Biallas was criticized for advocating his position on supporting the center, Gavinski said, as some people believed that by voting against the bond issue they were voting against the aquatic center. In reality, the city was asking its citizens to finance it with the bond issue. It was not a vote on whether or not to build the aquatic center. But Biallas never wavered in his advocacy for the facilities, Gavinski said.

"He believed that it was going to be something that would put the city on the map, and it has," he said. "He was right."

Gavinski believes Biallas' advocacy for the aquatic center project and for increasing the gambling tax in order to support recreational facilities cost him his seat on the city council.

"It was a very bitter campaign and there were lots of personal attacks that were directed at Roger," he said.

The city financed the center with new sales taxes coming to town, and issued several bonds paid by using those taxes. Maintenance of the facility, on a year-to-year basis, was paid by admissions and additional income. Gavinski said maintenance paid for the operation, and sales tax paid for the construction.

The city council could have paid for construction by upping the admissions fees, but deliberately kept the fees as low as possible in order to allow affordable access for everyone, he noted.

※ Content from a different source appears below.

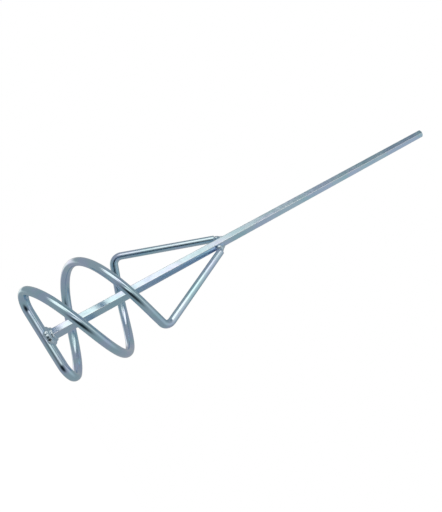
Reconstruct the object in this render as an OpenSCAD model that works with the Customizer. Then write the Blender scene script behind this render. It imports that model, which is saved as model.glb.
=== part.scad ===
// Mortar mixing paddle: a hex drive shaft with one round rod wound round it into a two-start stirrer.
// The shaft's axis is the Z axis, its shank points up, and z = 0 is the end face of the shank.
// The rod is one length. Its middle is the cross bar under the shaft. Each half bends out of it into
// a right-handed winding that widens upwards, leaves the winding on a straight run, and turns back
// to the shaft as an arm. Halves A and B start at opposite ends of the cross bar.

/* [Shaft] */
// Overall length, from the underside of the cross bar to the end of the shank
total_length = 500; // [420:5:700]
// Width of the hex bar across its flats
hex_flats = 10; // [8:0.5:12]
// Turn of the hex bar about its own axis, with a corner along +X at 0
hex_turn = 32; // [0:1:60]
// Chamfer round the end of the shank
shank_chamfer = 0.8; // [0.2:0.1:1.5]

/* [Stirrer rod] */
// Diameter of the round rod
rod_d = 7.5; // [6:0.5:9]
// Winding radius at the cross bar, to the middle of the rod
foot_radius = 43.5; // [38:0.5:48]
// Winding radius at the top, to the middle of the rod
top_radius = 48; // [42:0.5:55]
// Rise of a winding from the cross bar to its top
rise = 73.5; // [65:0.5:100]
// Turn of winding A
turn_a = 284; // [270:1:320]
// Turn of winding B
turn_b = 302; // [270:1:320]
// Straight run from the top of winding A to its corner
run_a = 30.5; // [14:0.5:34]
// Straight run from the top of winding B to its corner
run_b = 22.5; // [14:0.5:34]
// Bend radius between the cross bar and a winding, to the middle of the rod
foot_bend = 18; // [8:0.5:22]
// Bend radius at the corner below an arm, to the middle of the rod
corner_bend = 8; // [7:0.5:10]
// Height of the cut end of arm A above the cross bar
arm_height_a = 169; // [150:1:220]
// Height of the cut end of arm B above the cross bar
arm_height_b = 164; // [150:1:220]

/* [Welds] */
// Diameter of a weld bead
bead_d = 5.6; // [4:0.2:7]
// Drops of weld metal in one bead
bead_drops = 6; // [4:1:9]

/* [Hidden] */
rod_r = rod_d / 2;
hex_corner_r = hex_flats / sqrt(3);
bead_r = bead_d / 2;
// An arm's cut end stands just clear of the hex bar's corners, and its bead bridges the gap
arm_end_r = hex_corner_r + rod_r;
// Corners of the rod's outline, and how finely its bends and windings are stepped
rod_sides = 16;
bend_steps = 8;
winding_step = 5;
// Length of a Bezier handle that draws a quarter circle, as a share of its radius
quarter_handle = 0.5523;
// How far a bead reaches each way round the shaft's foot, and round an arm's cut end
foot_sweep = 58;
end_sweep = 105;
// A foot bead's middle line stands off the bars' surfaces, and sags between its two ends
bead_off = 0.5;
bead_sag = 1;
// An arm bead's middle line, as shares of the bead's and the rod's radius
arm_bead_off = 0.45;
arm_bead_half_width = 0.85;
arm_bead_half_height = 0.75;
// Every second drop is a little smaller
small_drop = 0.9;

function unit(v) = v / norm(v);
function reversed(list) = [for (i = [len(list) - 1 : -1 : 0]) list[i]];

// The rod's middle line is a list of [point, direction] pairs, walked outwards from the cross bar.

// A winding at t from 0 at the cross bar to 1 at its top
function winding_r(t) = foot_radius + (top_radius - foot_radius) * t;
function winding_point(t, turn) = [
    winding_r(t) * cos(turn * t),
    winding_r(t) * sin(turn * t),
    rise * t
];
function winding_dir(t, turn) = let (
    widen = top_radius - foot_radius,
    sweep = turn * PI / 180 * winding_r(t)
) unit([
    widen * cos(turn * t) - sweep * sin(turn * t),
    widen * sin(turn * t) + sweep * cos(turn * t),
    rise
]);

// The bend from the cross bar, which runs along +X, into the winding at t
function foot_line(t, turn) = let (
    a = [foot_radius - foot_bend, 0, 0],
    d = winding_point(t, turn),
    handle = quarter_handle * foot_bend,
    b = a + [handle, 0, 0],
    c = d - winding_dir(t, turn) * handle
) [
    for (i = [0 : bend_steps - 1])
    let (u = i / bend_steps, v = 1 - u)
    [
        v * v * v * a + 3 * v * v * u * b + 3 * v * u * u * c + u * u * u * d,
        unit(v * v * (b - a) + 2 * v * u * (c - b) + u * u * (d - c))
    ]
];

// A true arc round a corner point, between the straight directions into and out of it
function corner_line(corner, into, out) = let (
    angle = acos(into * out),
    side = unit(out - into * (into * out)),
    centre = corner - into * corner_bend * tan(angle / 2) + side * corner_bend
) [
    for (i = [0 : bend_steps])
    let (a = angle * i / bend_steps)
    [
        centre - side * corner_bend * cos(a) + into * corner_bend * sin(a),
        into * cos(a) + side * sin(a)
    ]
];

function corner_point(turn, run) = winding_point(1, turn) + winding_dir(1, turn) * run;
// The cut end of an arm, straight inwards from its corner to beside the shaft
function arm_end(turn, run, height) = let (
    corner = corner_point(turn, run),
    inwards = unit([corner.x, corner.y, 0]) * arm_end_r
) [inwards.x, inwards.y, height];
function arm_dir(turn, run, height) = unit(arm_end(turn, run, height) - corner_point(turn, run));

// Middle line of one half of the rod, from the cross bar to the cut end of its arm
function half_line(turn, run, height) = let (
    start = foot_bend / (foot_radius * turn * PI / 180),
    steps = ceil(turn * (1 - start) / winding_step),
    out = arm_dir(turn, run, height)
) concat(
    foot_line(start, turn),
    [
        for (i = [0 : steps])
        let (t = start + (1 - start) * i / steps)
        [winding_point(t, turn), winding_dir(t, turn)]
    ],
    corner_line(corner_point(turn, run), winding_dir(1, turn), out),
    [[arm_end(turn, run, height), out]]
);

// Normals carried along a line without twist, from straight up at the cross bar
function carried(line) = [
    for (
        i = 0, n = [0, 0, 1];
        i < len(line);
        i = i + 1,
        n = i < len(line) ? unit(n - line[i][1] * (n * line[i][1])) : n
    )
    n
];

// One ring of the rod's surface at a point, square to the direction dir
function ring(point, dir, normal) = [
    for (k = [0 : rod_sides - 1])
    let (a = 360 * k / rod_sides)
    point + rod_r * (normal * cos(a) + cross(dir, normal) * sin(a))
];

// Rings of one half, ordered outwards. way is 1 for half A, and -1 for half B, which the rod
// passes through the other way
function half_rings(line, way) = let (normals = carried(line)) [
    for (i = [0 : len(line) - 1])
    ring(line[i][0], way * line[i][1], normals[i])
];

function half_turned(line) = [
    for (s = line)
    [[-s[0].x, -s[0].y, s[0].z], [-s[1].x, -s[1].y, s[1].z]]
];

// A closed tube through a list of rings
module tube(rings) {
    last = len(rings) - 1;
    sides = [
        for (i = [0 : last - 1], k = [0 : rod_sides - 1])
        let (
            a = i * rod_sides + k,
            b = i * rod_sides + (k + 1) % rod_sides
        )
        each [[a, b + rod_sides, b], [a, a + rod_sides, b + rod_sides]]
    ];
    first_cap = [for (k = [0 : rod_sides - 1]) k];
    last_cap = [for (k = [rod_sides - 1 : -1 : 0]) last * rod_sides + k];
    polyhedron(
        points = [for (r = rings) each r],
        faces = concat(sides, [first_cap, last_cap]),
        convexity = 10
    );
}

// Everything is drawn from the middle of the cross bar up, then hung below the end of the shank
module hung() {
    translate([0, 0, rod_r - total_length]) children();
}

module hex_bar() {
    length = total_length - rod_d;
    translate([0, 0, rod_r]) rotate(hex_turn) intersection() {
        cylinder(h = length, r = hex_corner_r, $fn = 6);
        union() {
            cylinder(h = length - shank_chamfer, r = hex_flats);
            translate([0, 0, length - shank_chamfer]) {
                cylinder(h = shank_chamfer, r1 = hex_corner_r, r2 = hex_corner_r - shank_chamfer);
            }
        }
    }
}

// A straight length of the rod, as long as a bead needs for its cut
module straight_rod(length) {
    cylinder(h = length, r = rod_r);
}

function drop_r(i) = i % 2 == 0 ? bead_r * small_drop : bead_r;

// The bead on one side of the foot of the shaft, where side is 1 for +Y and -1 for -Y
module foot_bead(side) {
    difference() {
        for (i = [0 : bead_drops - 1]) {
            a = 90 - foot_sweep + 2 * foot_sweep * i / (bead_drops - 1);
            translate([
                (hex_corner_r + bead_off) * cos(a),
                side * (rod_r + bead_off) * sin(a),
                rod_r - bead_off - bead_sag * sin(a)
            ]) sphere(drop_r(i));
        }
        hex_bar();
        translate([-hex_flats * 2, 0, 0]) rotate([0, 90, 0]) straight_rod(hex_flats * 4);
    }
}

// The bead over the cut end of an arm, on the side towards the shank
module arm_bead(turn, run, height) {
    end = arm_end(turn, run, height);
    dir = arm_dir(turn, run, height);
    azimuth = atan2(end.y, end.x);
    slope = atan2(norm([dir.x, dir.y]), dir.z);
    difference() {
        translate([0, 0, height]) rotate(azimuth) {
            for (i = [0 : bead_drops - 1]) {
                a = end_sweep * (2 * i / (bead_drops - 1) - 1);
                translate([
                    hex_flats / 2 + bead_r * arm_bead_off,
                    rod_r * arm_bead_half_width * sin(a),
                    rod_r * arm_bead_half_height * cos(a)
                ]) sphere(drop_r(i));
            }
        }
        hex_bar();
        translate(end) rotate(azimuth) rotate([0, 180 - slope, 0]) straight_rod(rod_d * 3);
    }
}

// The drive shaft: a plain hex bar with a chamfered end, which the drill chuck holds
module hex_shaft() {
    color("silver") hung() hex_bar();
}

// The whole rod, from the cut end of arm B through the cross bar to the cut end of arm A
module stirrer_rod() {
    line_a = half_line(turn_a, run_a, arm_height_a);
    line_b = half_turned(half_line(turn_b, run_b, arm_height_b));
    color("lightsteelblue") hung() {
        tube(concat(reversed(half_rings(line_b, -1)), half_rings(line_a, 1)));
    }
}

module foot_weld_front() {
    color("slategray") hung() foot_bead(1);
}

module foot_weld_back() {
    color("slategray") hung() foot_bead(-1);
}

module arm_weld_a() {
    color("dimgray") hung() arm_bead(turn_a, run_a, arm_height_a);
}

module arm_weld_b() {
    color("dimgray") hung() rotate(180) arm_bead(turn_b, run_b, arm_height_b);
}

hex_shaft();
stirrer_rod();
foot_weld_front();
foot_weld_back();
arm_weld_a();
arm_weld_b();
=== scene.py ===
"""Mortar mixing paddle: the hex shaft, the wound rod and the four welds, in plated steel.

The frame is the CAD model's: +Z runs up the shaft, and z = 0 is the end face of the shank. Lengths are
in metres. The bars are rebuilt here at a fine resolution from the same design values as the CAD
model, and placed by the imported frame's boxes. The welds are fuller than the CAD model's plain beads.
"""
import math
import random

import bmesh
import bpy
from mathutils import Matrix, Vector, noise


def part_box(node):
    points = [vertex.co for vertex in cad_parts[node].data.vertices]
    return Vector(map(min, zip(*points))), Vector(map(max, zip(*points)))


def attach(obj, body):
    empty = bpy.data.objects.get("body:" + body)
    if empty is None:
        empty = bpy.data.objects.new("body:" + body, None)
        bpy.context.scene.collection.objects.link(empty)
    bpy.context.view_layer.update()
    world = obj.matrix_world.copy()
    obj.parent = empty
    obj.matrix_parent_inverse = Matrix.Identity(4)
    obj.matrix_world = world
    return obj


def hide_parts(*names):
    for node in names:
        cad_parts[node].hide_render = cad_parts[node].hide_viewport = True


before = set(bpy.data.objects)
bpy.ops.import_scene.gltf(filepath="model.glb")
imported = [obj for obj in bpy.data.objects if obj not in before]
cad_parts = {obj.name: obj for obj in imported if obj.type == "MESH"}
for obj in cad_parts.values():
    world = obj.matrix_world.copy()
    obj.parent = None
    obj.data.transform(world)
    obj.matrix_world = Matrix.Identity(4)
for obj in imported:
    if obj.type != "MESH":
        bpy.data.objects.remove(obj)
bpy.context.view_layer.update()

MM = 0.001

# ---------------------------------------------------------------- sizes, as in the CAD model
shaft_low, shaft_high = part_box("hex_shaft")
rod_low, rod_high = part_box("stirrer_rod")
TOTAL_LENGTH = shaft_high.z - rod_low.z
ROD_R = (shaft_low.z - rod_low.z) / 2
HEX_FLATS = 10 * MM
HEX_TURN = math.radians(32)
SHANK_CHAMFER = 0.8 * MM
FOOT_RADIUS = 43.5 * MM
TOP_RADIUS = 48 * MM
RISE = 73.5 * MM
FOOT_BEND = 18 * MM
CORNER_BEND = 8 * MM
QUARTER_HANDLE = 0.5523
HEX_CORNER_R = HEX_FLATS / math.sqrt(3)
ARM_END_R = HEX_CORNER_R + ROD_R
BEAD_OFF = 0.5 * MM
CROSS_BAR_Z = rod_low.z + ROD_R
# Each half of the rod: turn of its winding, its straight run, and the height of its arm's cut end
HALF_A = dict(turn=math.radians(284), run=30.5 * MM, height=169 * MM, way=1)
HALF_B = dict(turn=math.radians(302), run=22.5 * MM, height=164 * MM, way=-1)

# ---------------------------------------------------------------- sizes the CAD model leaves out
# Rounding of the hex bar's corners, how far below the shank's chamfer the rings get closer, and the
# height of the break round the shaft's foot
HEX_ROUNDING = 0.55 * MM
CHAMFER_LEAD = 0.9 * MM
FOOT_BREAK = 0.4 * MM
# How far a weld's heat dulls the plating
HEAT_REACH = 16 * MM
# How far a bead reaches each way, in degrees, and the drops that it is melted from
FOOT_SWEEP = 80
END_SWEEP = 80
FOOT_DROPS = 12
END_DROPS = 9
TOE_ROWS = 6

random.seed(7)


# ---------------------------------------------------------------- the rod's middle line
def winding(half, t):
    """Point and direction on a winding, at t from 0 at the cross bar to 1 at its top."""
    a = half["turn"] * t
    r = FOOT_RADIUS + (TOP_RADIUS - FOOT_RADIUS) * t
    out = Vector((math.cos(a), math.sin(a), 0))
    round_ = Vector((-math.sin(a), math.cos(a), 0))
    point = out * r + Vector((0, 0, RISE * t))
    along = out * (TOP_RADIUS - FOOT_RADIUS) + round_ * (half["turn"] * r) + Vector((0, 0, RISE))
    return point, along.normalized()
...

Gavinski believes Biallas knew that the ultimate success of the facility validated his support.

"Roger was one of the most unselfish council members that I have worked for, since he was willing to sacrifice some of his own financial well being in order to support projects and programs that he sincerely believed in," Gavinski said.

Skaug feels someone who has done as much for the community as Biallas should not "go off into the sunset unremarked, or unnoticed."

"I know there was some kind of brouhaha about how that got going, but he single-handedly kind of pushed it through, and now we get to reap the benefits of it," he said. "So we owe him a debt of appreciation … I think a lot of his efforts went unappreciated, and today you hear everybody talk about the swimming pool. It's been a smashing success."